THE SEA AND SHIPPING TO THE AGE OF COLUMBUS
The Egyptians, who started to trade their grain and papyrus for timber from the Lebanon about 3000 B.C., were the first people to use the open sea for commercial shipping. For two thousand years before Christ and probably longer, the Phoenicians roamed the shores of Europe, Asia, and Africa in search of the precious cargoes for their flourishing trade.
Greece
Greek maritime supremacy was based on her defeat of the Persians, the greatest power in the then-known world, and on her commerce. Three times, between 492 and 480 B.C., Persia invaded Greece in the world's first campaigns in which the control of the sea was vital. For more than a century, Greece enjoyed a period of commercial prosperity that has been compared to Great Britain's prior to World War I. At the docks of such trading cities as Piraeus, Greek ships from Pontus (the area south of the Black Sea), laden with grain and fish, moored alongside Egyptian grain ships and ships carrying mixed cargoes from the Greek trading settlement of Syracuse in Sicily. To ensure the success of his campaigns against the Persians, Alexander the Great (ruled 336-323 B.C.) liquidated a large Persian fleet, conscripted Phoenician sea power, changed the name of Naucratis ("Mistress of the Seas ") to Alexandria, and converted that port into a naval base for his operations.
Rome
Historians who have dealt with the Punic Wars ( 264-146 B.C.) have sometimes failed to stress the part that the sea played in ultimate victory. In 265 B.C., Carthage closed the Straits of Messina between toe of the Italian boot and Sicily to Roman trading ships. War ensued. Rome won the second Carthaginian War ( 218-201 B.C.) because she had secured and never lost control of the basin between Italy, Spain, and Africa. During the third war, she used her sea power to transport an army to Africa to sack and burn Carthage. As a result of these wars, a people of Western and not Eastern origin controlled the Mediterranean.
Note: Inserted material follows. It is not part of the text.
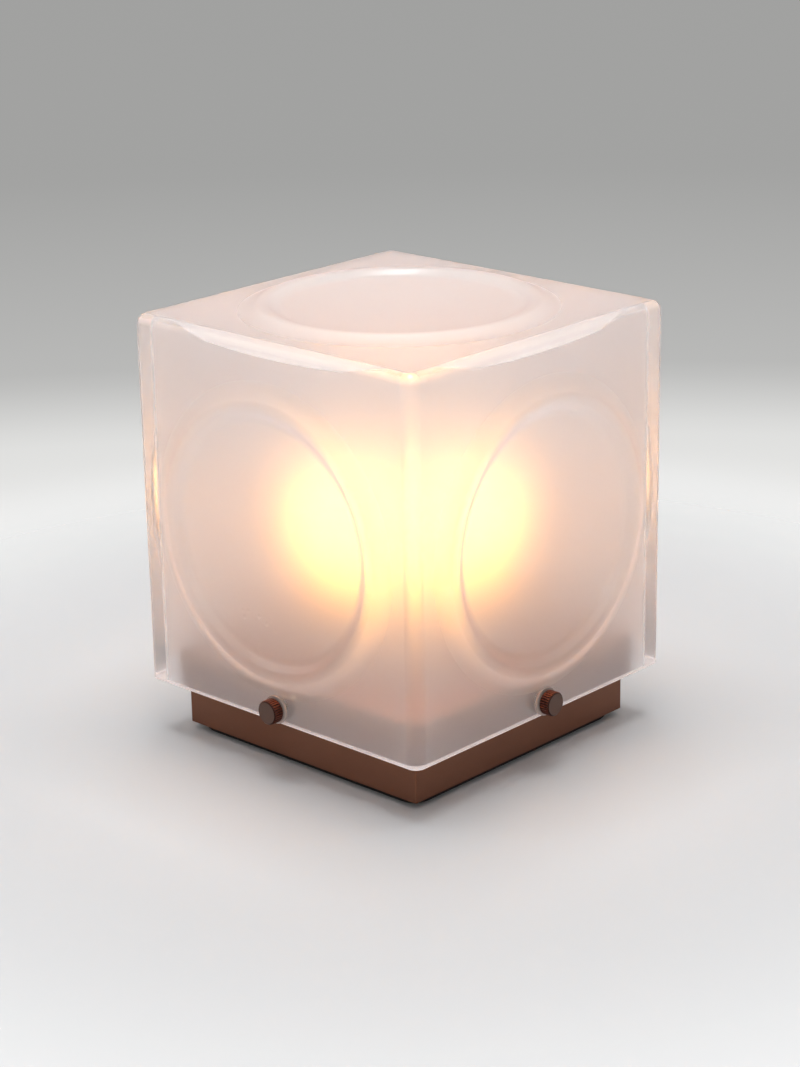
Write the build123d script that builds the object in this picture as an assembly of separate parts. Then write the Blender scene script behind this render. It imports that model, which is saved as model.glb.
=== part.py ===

For Imperial Rome, navigare est ("sail we must") might very well be translated "sail or die." To encourage the trade imperative for the preservation of the empire, Rome kept the sea lanes free of pirates; built lighthouses and beacons at such places as Ostia, Boulogne, and Dover; improved ports; dredged the old Egyptian canal between the Nile and the Red Sea; and issued a book of sailing instructions. A martial, not a trading city, Rome was at one and the same time the world's greatest importer and smallest exporter. No Roman of the upper classes was permitted to engage in trade, and only noncitizens were admitted to the navy.